→ **Given instruction**:
Repeat all of the material exactly as given.

# Start of Collected material

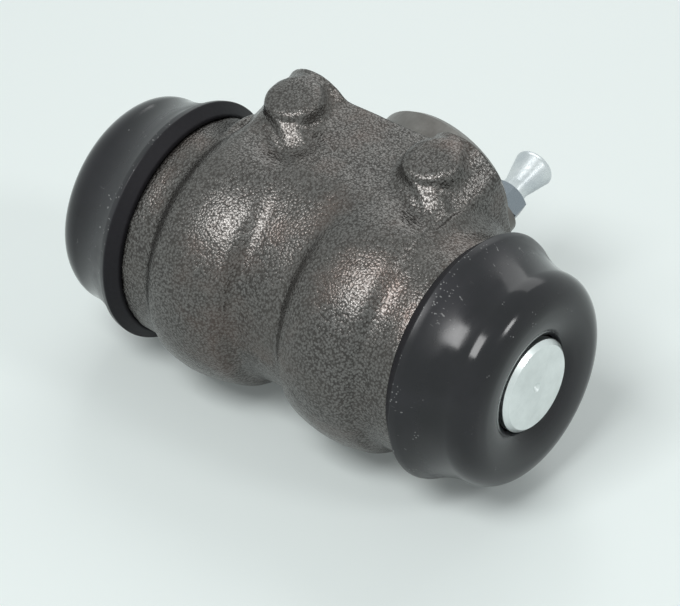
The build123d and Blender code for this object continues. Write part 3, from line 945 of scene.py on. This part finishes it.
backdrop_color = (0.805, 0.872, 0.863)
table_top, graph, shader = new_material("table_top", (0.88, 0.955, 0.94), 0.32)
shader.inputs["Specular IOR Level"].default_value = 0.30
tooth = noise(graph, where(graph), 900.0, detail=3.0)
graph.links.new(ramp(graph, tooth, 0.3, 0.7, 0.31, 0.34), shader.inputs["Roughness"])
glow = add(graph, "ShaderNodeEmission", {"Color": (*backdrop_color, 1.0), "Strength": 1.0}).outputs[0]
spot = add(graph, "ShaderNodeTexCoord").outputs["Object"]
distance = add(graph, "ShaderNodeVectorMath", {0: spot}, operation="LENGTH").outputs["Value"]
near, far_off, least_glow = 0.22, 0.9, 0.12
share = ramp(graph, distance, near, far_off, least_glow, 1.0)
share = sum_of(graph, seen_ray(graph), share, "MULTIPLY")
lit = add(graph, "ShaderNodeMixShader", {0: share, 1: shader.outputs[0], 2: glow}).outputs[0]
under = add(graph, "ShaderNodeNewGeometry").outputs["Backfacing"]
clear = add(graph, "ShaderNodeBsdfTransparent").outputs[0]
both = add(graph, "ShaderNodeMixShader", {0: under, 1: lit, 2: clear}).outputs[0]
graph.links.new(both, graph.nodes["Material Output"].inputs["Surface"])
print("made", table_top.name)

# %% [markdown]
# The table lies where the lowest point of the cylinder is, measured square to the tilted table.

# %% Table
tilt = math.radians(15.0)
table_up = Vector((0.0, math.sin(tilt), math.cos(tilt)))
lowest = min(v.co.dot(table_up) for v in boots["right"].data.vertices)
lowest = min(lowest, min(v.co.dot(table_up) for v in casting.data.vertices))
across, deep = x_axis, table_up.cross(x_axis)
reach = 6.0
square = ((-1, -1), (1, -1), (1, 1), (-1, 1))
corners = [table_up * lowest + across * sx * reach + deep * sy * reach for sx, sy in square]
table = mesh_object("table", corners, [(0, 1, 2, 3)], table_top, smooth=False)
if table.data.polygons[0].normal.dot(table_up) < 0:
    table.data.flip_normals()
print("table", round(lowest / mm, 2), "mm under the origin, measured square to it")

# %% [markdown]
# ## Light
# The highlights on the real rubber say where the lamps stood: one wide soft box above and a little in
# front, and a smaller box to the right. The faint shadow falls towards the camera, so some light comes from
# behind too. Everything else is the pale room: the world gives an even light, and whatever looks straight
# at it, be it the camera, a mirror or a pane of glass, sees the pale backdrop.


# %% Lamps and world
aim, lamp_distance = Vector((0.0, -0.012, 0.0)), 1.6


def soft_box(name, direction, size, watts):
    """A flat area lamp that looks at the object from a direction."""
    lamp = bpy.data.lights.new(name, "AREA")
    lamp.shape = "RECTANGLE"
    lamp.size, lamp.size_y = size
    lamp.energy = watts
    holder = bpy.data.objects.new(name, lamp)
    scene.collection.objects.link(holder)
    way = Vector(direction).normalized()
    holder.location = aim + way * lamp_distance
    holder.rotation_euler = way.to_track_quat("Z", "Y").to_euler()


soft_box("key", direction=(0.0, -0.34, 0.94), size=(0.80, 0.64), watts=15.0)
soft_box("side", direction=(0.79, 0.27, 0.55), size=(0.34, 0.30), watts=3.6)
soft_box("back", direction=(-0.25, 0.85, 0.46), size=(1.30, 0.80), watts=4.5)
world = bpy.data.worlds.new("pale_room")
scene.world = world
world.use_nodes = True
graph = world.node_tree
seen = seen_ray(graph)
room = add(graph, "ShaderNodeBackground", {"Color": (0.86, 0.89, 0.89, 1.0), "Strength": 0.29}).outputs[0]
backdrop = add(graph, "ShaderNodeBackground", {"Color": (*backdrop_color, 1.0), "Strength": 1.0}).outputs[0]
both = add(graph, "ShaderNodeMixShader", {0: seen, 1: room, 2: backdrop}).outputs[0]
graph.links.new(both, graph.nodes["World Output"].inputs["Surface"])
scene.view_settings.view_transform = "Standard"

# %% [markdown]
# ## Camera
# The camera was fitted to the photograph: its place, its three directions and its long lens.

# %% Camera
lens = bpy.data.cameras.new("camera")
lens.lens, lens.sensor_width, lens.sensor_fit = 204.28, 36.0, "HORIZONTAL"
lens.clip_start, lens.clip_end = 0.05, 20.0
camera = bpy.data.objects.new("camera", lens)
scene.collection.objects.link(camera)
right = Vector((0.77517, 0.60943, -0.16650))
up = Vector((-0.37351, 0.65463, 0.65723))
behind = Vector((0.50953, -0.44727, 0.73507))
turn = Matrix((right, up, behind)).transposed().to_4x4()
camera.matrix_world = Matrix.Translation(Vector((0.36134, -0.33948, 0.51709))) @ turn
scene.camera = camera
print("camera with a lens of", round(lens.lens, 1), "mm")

# End of Collected material

→ **In response**:
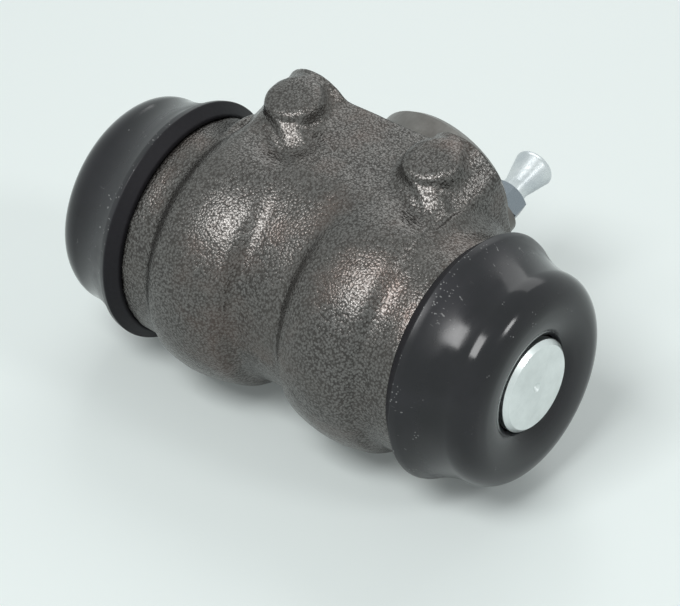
The build123d and Blender code for this object continues. Write part 3, from line 945 of scene.py on. This part finishes it.
backdrop_color = (0.805, 0.872, 0.863)
table_top, graph, shader = new_material("table_top", (0.88, 0.955, 0.94), 0.32)
shader.inputs["Specular IOR Level"].default_value = 0.30
tooth = noise(graph, where(graph), 900.0, detail=3.0)
graph.links.new(ramp(graph, tooth, 0.3, 0.7, 0.31, 0.34), shader.inputs["Roughness"])
glow = add(graph, "ShaderNodeEmission", {"Color": (*backdrop_color, 1.0), "Strength": 1.0}).outputs[0]
spot = add(graph, "ShaderNodeTexCoord").outputs["Object"]
distance = add(graph, "ShaderNodeVectorMath", {0: spot}, operation="LENGTH").outputs["Value"]
near, far_off, least_glow = 0.22, 0.9, 0.12
share = ramp(graph, distance, near, far_off, least_glow, 1.0)
share = sum_of(graph, seen_ray(graph), share, "MULTIPLY")
lit = add(graph, "ShaderNodeMixShader", {0: share, 1: shader.outputs[0], 2: glow}).outputs[0]
under = add(graph, "ShaderNodeNewGeometry").outputs["Backfacing"]
clear = add(graph, "ShaderNodeBsdfTransparent").outputs[0]
both = add(graph, "ShaderNodeMixShader", {0: under, 1: lit, 2: clear}).outputs[0]
graph.links.new(both, graph.nodes["Material Output"].inputs["Surface"])
print("made", table_top.name)

# %% [markdown]
# The table lies where the lowest point of the cylinder is, measured square to the tilted table.

# %% Table
tilt = math.radians(15.0)
table_up = Vector((0.0, math.sin(tilt), math.cos(tilt)))
lowest = min(v.co.dot(table_up) for v in boots["right"].data.vertices)
lowest = min(lowest, min(v.co.dot(table_up) for v in casting.data.vertices))
across, deep = x_axis, table_up.cross(x_axis)
reach = 6.0
square = ((-1, -1), (1, -1), (1, 1), (-1, 1))
corners = [table_up * lowest + across * sx * reach + deep * sy * reach for sx, sy in square]
table = mesh_object("table", corners, [(0, 1, 2, 3)], table_top, smooth=False)
if table.data.polygons[0].normal.dot(table_up) < 0:
    table.data.flip_normals()
print("table", round(lowest / mm, 2), "mm under the origin, measured square to it")

# %% [markdown]
# ## Light
# The highlights on the real rubber say where the lamps stood: one wide soft box above and a little in
# front, and a smaller box to the right. The faint shadow falls towards the camera, so some light comes from
# behind too. Everything else is the pale room: the world gives an even light, and whatever looks straight
# at it, be it the camera, a mirror or a pane of glass, sees the pale backdrop.


# %% Lamps and world
aim, lamp_distance = Vector((0.0, -0.012, 0.0)), 1.6


def soft_box(name, direction, size, watts):
    """A flat area lamp that looks at the object from a direction."""
    lamp = bpy.data.lights.new(name, "AREA")
    lamp.shape = "RECTANGLE"
    lamp.size, lamp.size_y = size
    lamp.energy = watts
    holder = bpy.data.objects.new(name, lamp)
    scene.collection.objects.link(holder)
    way = Vector(direction).normalized()
    holder.location = aim + way * lamp_distance
    holder.rotation_euler = way.to_track_quat("Z", "Y").to_euler()


soft_box("key", direction=(0.0, -0.34, 0.94), size=(0.80, 0.64), watts=15.0)
soft_box("side", direction=(0.79, 0.27, 0.55), size=(0.34, 0.30), watts=3.6)
soft_box("back", direction=(-0.25, 0.85, 0.46), size=(1.30, 0.80), watts=4.5)
world = bpy.data.worlds.new("pale_room")
scene.world = world
world.use_nodes = True
graph = world.node_tree
seen = seen_ray(graph)
room = add(graph, "ShaderNodeBackground", {"Color": (0.86, 0.89, 0.89, 1.0), "Strength": 0.29}).outputs[0]
backdrop = add(graph, "ShaderNodeBackground", {"Color": (*backdrop_color, 1.0), "Strength": 1.0}).outputs[0]
both = add(graph, "ShaderNodeMixShader", {0: seen, 1: room, 2: backdrop}).outputs[0]
graph.links.new(both, graph.nodes["World Output"].inputs["Surface"])
scene.view_settings.view_transform = "Standard"

# %% [markdown]
# ## Camera
# The camera was fitted to the photograph: its place, its three directions and its long lens.

# %% Camera
lens = bpy.data.cameras.new("camera")
lens.lens, lens.sensor_width, lens.sensor_fit = 204.28, 36.0, "HORIZONTAL"
lens.clip_start, lens.clip_end = 0.05, 20.0
camera = bpy.data.objects.new("camera", lens)
scene.collection.objects.link(camera)
right = Vector((0.77517, 0.60943, -0.16650))
up = Vector((-0.37351, 0.65463, 0.65723))
behind = Vector((0.50953, -0.44727, 0.73507))
turn = Matrix((right, up, behind)).transposed().to_4x4()
camera.matrix_world = Matrix.Translation(Vector((0.36134, -0.33948, 0.51709))) @ turn
scene.camera = camera
print("camera with a lens of", round(lens.lens, 1), "mm")